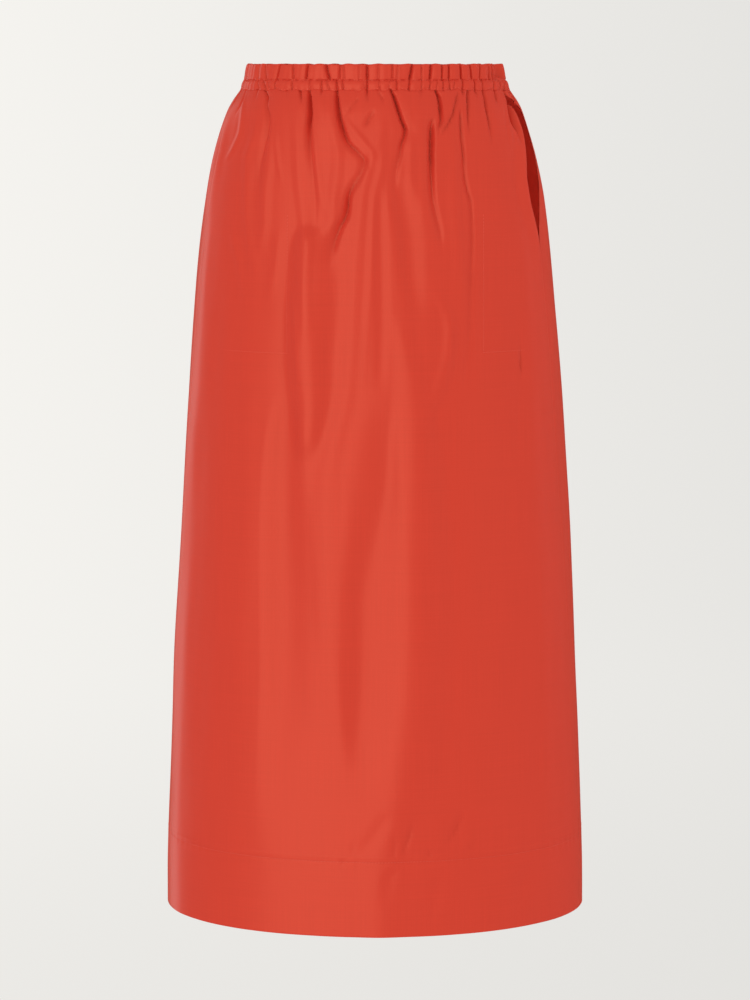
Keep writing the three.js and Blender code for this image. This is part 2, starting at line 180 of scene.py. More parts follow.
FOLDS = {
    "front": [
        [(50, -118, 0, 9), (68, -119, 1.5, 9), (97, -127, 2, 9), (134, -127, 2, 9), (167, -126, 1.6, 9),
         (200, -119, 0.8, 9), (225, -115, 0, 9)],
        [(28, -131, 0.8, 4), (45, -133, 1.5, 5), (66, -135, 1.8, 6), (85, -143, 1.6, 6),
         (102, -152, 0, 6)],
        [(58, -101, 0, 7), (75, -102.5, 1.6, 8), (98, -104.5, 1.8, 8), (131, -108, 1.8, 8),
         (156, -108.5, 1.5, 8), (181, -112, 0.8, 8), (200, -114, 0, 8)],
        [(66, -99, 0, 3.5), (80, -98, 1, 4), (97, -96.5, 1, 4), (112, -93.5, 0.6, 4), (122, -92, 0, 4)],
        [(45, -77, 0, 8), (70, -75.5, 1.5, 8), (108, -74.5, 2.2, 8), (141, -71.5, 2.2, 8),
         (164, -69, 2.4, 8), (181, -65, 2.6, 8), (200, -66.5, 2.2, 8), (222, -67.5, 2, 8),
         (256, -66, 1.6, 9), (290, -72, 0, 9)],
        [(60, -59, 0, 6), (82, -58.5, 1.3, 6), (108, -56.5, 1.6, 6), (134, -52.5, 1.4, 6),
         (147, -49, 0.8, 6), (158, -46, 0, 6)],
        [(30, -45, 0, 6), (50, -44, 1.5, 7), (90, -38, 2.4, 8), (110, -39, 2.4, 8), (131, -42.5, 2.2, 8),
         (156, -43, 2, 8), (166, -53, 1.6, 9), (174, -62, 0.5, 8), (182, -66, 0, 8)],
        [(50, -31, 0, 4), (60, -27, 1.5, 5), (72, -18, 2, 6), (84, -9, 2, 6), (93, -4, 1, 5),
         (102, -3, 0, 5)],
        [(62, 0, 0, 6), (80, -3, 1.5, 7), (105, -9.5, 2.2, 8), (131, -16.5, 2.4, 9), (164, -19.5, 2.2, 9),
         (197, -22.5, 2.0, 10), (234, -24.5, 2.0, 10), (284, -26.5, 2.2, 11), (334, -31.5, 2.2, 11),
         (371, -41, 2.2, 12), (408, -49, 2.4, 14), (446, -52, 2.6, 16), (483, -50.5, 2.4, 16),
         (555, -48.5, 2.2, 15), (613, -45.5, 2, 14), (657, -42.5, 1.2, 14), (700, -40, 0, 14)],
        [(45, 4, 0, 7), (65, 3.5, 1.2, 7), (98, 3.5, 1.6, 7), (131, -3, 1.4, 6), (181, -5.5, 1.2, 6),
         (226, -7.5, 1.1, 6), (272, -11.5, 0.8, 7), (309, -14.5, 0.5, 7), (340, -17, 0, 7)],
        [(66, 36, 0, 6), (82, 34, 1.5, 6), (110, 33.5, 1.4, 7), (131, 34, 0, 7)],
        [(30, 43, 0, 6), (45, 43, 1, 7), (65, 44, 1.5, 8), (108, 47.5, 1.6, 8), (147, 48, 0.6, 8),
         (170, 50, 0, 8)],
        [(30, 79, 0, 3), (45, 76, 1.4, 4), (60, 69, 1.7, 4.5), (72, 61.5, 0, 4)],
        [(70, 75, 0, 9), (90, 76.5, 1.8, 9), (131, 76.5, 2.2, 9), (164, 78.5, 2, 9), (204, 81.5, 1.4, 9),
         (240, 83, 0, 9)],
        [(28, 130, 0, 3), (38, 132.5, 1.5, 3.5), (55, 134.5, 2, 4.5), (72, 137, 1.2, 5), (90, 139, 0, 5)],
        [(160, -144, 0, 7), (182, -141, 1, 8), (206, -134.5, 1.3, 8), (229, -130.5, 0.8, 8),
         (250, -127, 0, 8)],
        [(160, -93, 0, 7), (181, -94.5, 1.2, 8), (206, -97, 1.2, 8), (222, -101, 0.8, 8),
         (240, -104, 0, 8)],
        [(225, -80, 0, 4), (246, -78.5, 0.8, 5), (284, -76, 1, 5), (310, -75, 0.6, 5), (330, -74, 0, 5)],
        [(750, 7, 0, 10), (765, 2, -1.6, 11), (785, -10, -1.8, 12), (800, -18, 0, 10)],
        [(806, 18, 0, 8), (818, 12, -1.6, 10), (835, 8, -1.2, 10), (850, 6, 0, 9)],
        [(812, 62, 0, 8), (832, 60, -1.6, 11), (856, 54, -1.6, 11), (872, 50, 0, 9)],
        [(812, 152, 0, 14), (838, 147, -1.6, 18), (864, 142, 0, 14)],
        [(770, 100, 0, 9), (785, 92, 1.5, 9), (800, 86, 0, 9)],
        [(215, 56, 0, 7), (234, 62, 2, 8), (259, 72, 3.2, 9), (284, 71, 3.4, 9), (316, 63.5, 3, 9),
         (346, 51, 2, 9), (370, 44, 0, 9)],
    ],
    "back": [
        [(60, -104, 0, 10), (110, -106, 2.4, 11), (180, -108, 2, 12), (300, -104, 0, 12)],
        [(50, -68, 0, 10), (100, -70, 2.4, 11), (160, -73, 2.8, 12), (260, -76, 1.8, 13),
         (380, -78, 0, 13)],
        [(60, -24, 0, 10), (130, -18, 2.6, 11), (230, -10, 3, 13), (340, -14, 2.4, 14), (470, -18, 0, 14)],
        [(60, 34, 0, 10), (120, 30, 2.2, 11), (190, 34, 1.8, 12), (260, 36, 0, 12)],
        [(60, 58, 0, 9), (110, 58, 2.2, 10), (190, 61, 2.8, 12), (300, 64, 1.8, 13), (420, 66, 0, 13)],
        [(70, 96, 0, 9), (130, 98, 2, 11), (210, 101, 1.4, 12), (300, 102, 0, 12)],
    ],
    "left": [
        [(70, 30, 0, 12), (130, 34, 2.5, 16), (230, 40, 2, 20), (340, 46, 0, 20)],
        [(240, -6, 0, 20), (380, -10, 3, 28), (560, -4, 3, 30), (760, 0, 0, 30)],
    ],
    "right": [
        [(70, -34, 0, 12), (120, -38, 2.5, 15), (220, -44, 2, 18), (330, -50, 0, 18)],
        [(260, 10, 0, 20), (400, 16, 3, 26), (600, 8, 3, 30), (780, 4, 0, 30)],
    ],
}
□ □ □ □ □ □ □
#### Given task:
Word for word, quote all of the data above.

#### Reply to the exercise:
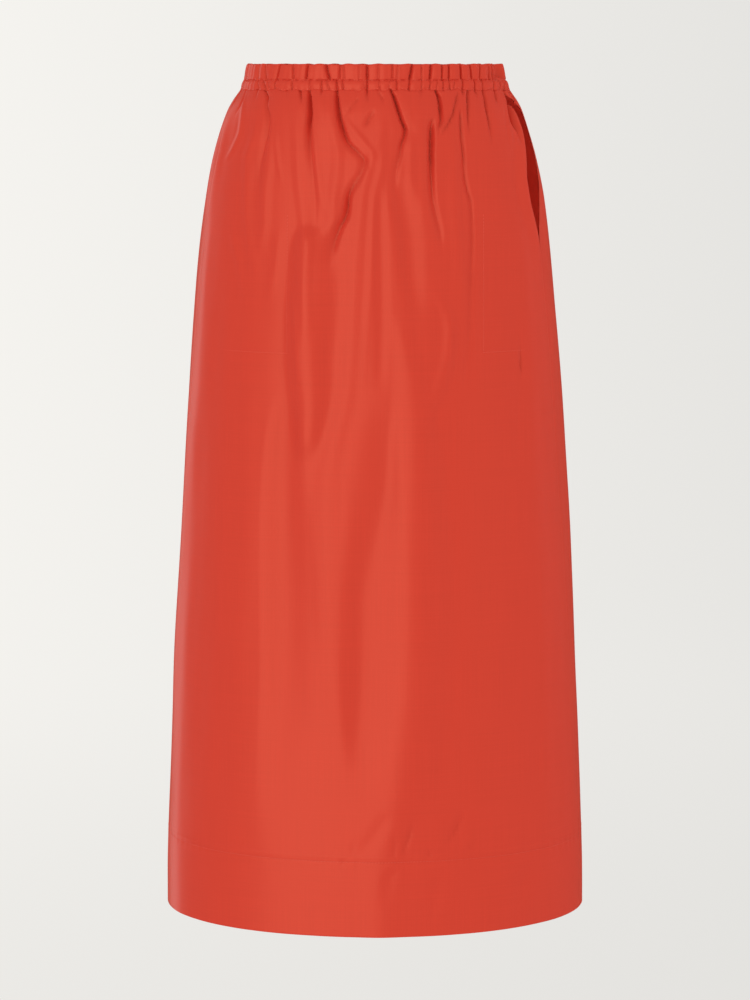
Keep writing the three.js and Blender code for this image. This is part 2, starting at line 180 of scene.py. More parts follow.
FOLDS = {
    "front": [
        [(50, -118, 0, 9), (68, -119, 1.5, 9), (97, -127, 2, 9), (134, -127, 2, 9), (167, -126, 1.6, 9),
         (200, -119, 0.8, 9), (225, -115, 0, 9)],
        [(28, -131, 0.8, 4), (45, -133, 1.5, 5), (66, -135, 1.8, 6), (85, -143, 1.6, 6),
         (102, -152, 0, 6)],
        [(58, -101, 0, 7), (75, -102.5, 1.6, 8), (98, -104.5, 1.8, 8), (131, -108, 1.8, 8),
         (156, -108.5, 1.5, 8), (181, -112, 0.8, 8), (200, -114, 0, 8)],
        [(66, -99, 0, 3.5), (80, -98, 1, 4), (97, -96.5, 1, 4), (112, -93.5, 0.6, 4), (122, -92, 0, 4)],
        [(45, -77, 0, 8), (70, -75.5, 1.5, 8), (108, -74.5, 2.2, 8), (141, -71.5, 2.2, 8),
         (164, -69, 2.4, 8), (181, -65, 2.6, 8), (200, -66.5, 2.2, 8), (222, -67.5, 2, 8),
         (256, -66, 1.6, 9), (290, -72, 0, 9)],
        [(60, -59, 0, 6), (82, -58.5, 1.3, 6), (108, -56.5, 1.6, 6), (134, -52.5, 1.4, 6),
         (147, -49, 0.8, 6), (158, -46, 0, 6)],
        [(30, -45, 0, 6), (50, -44, 1.5, 7), (90, -38, 2.4, 8), (110, -39, 2.4, 8), (131, -42.5, 2.2, 8),
         (156, -43, 2, 8), (166, -53, 1.6, 9), (174, -62, 0.5, 8), (182, -66, 0, 8)],
        [(50, -31, 0, 4), (60, -27, 1.5, 5), (72, -18, 2, 6), (84, -9, 2, 6), (93, -4, 1, 5),
         (102, -3, 0, 5)],
        [(62, 0, 0, 6), (80, -3, 1.5, 7), (105, -9.5, 2.2, 8), (131, -16.5, 2.4, 9), (164, -19.5, 2.2, 9),
         (197, -22.5, 2.0, 10), (234, -24.5, 2.0, 10), (284, -26.5, 2.2, 11), (334, -31.5, 2.2, 11),
         (371, -41, 2.2, 12), (408, -49, 2.4, 14), (446, -52, 2.6, 16), (483, -50.5, 2.4, 16),
         (555, -48.5, 2.2, 15), (613, -45.5, 2, 14), (657, -42.5, 1.2, 14), (700, -40, 0, 14)],
        [(45, 4, 0, 7), (65, 3.5, 1.2, 7), (98, 3.5, 1.6, 7), (131, -3, 1.4, 6), (181, -5.5, 1.2, 6),
         (226, -7.5, 1.1, 6), (272, -11.5, 0.8, 7), (309, -14.5, 0.5, 7), (340, -17, 0, 7)],
        [(66, 36, 0, 6), (82, 34, 1.5, 6), (110, 33.5, 1.4, 7), (131, 34, 0, 7)],
        [(30, 43, 0, 6), (45, 43, 1, 7), (65, 44, 1.5, 8), (108, 47.5, 1.6, 8), (147, 48, 0.6, 8),
         (170, 50, 0, 8)],
        [(30, 79, 0, 3), (45, 76, 1.4, 4), (60, 69, 1.7, 4.5), (72, 61.5, 0, 4)],
        [(70, 75, 0, 9), (90, 76.5, 1.8, 9), (131, 76.5, 2.2, 9), (164, 78.5, 2, 9), (204, 81.5, 1.4, 9),
         (240, 83, 0, 9)],
        [(28, 130, 0, 3), (38, 132.5, 1.5, 3.5), (55, 134.5, 2, 4.5), (72, 137, 1.2, 5), (90, 139, 0, 5)],
        [(160, -144, 0, 7), (182, -141, 1, 8), (206, -134.5, 1.3, 8), (229, -130.5, 0.8, 8),
         (250, -127, 0, 8)],
        [(160, -93, 0, 7), (181, -94.5, 1.2, 8), (206, -97, 1.2, 8), (222, -101, 0.8, 8),
         (240, -104, 0, 8)],
        [(225, -80, 0, 4), (246, -78.5, 0.8, 5), (284, -76, 1, 5), (310, -75, 0.6, 5), (330, -74, 0, 5)],
        [(750, 7, 0, 10), (765, 2, -1.6, 11), (785, -10, -1.8, 12), (800, -18, 0, 10)],
        [(806, 18, 0, 8), (818, 12, -1.6, 10), (835, 8, -1.2, 10), (850, 6, 0, 9)],
        [(812, 62, 0, 8), (832, 60, -1.6, 11), (856, 54, -1.6, 11), (872, 50, 0, 9)],
        [(812, 152, 0, 14), (838, 147, -1.6, 18), (864, 142, 0, 14)],
        [(770, 100, 0, 9), (785, 92, 1.5, 9), (800, 86, 0, 9)],
        [(215, 56, 0, 7), (234, 62, 2, 8), (259, 72, 3.2, 9), (284, 71, 3.4, 9), (316, 63.5, 3, 9),
         (346, 51, 2, 9), (370, 44, 0, 9)],
    ],
    "back": [
        [(60, -104, 0, 10), (110, -106, 2.4, 11), (180, -108, 2, 12), (300, -104, 0, 12)],
        [(50, -68, 0, 10), (100, -70, 2.4, 11), (160, -73, 2.8, 12), (260, -76, 1.8, 13),
         (380, -78, 0, 13)],
        [(60, -24, 0, 10), (130, -18, 2.6, 11), (230, -10, 3, 13), (340, -14, 2.4, 14), (470, -18, 0, 14)],
        [(60, 34, 0, 10), (120, 30, 2.2, 11), (190, 34, 1.8, 12), (260, 36, 0, 12)],
        [(60, 58, 0, 9), (110, 58, 2.2, 10), (190, 61, 2.8, 12), (300, 64, 1.8, 13), (420, 66, 0, 13)],
        [(70, 96, 0, 9), (130, 98, 2, 11), (210, 101, 1.4, 12), (300, 102, 0, 12)],
    ],
    "left": [
        [(70, 30, 0, 12), (130, 34, 2.5, 16), (230, 40, 2, 20), (340, 46, 0, 20)],
        [(240, -6, 0, 20), (380, -10, 3, 28), (560, -4, 3, 30), (760, 0, 0, 30)],
    ],
    "right": [
        [(70, -34, 0, 12), (120, -38, 2.5, 15), (220, -44, 2, 18), (330, -50, 0, 18)],
        [(260, 10, 0, 20), (400, 16, 3, 26), (600, 8, 3, 30), (780, 4, 0, 30)],
    ],
}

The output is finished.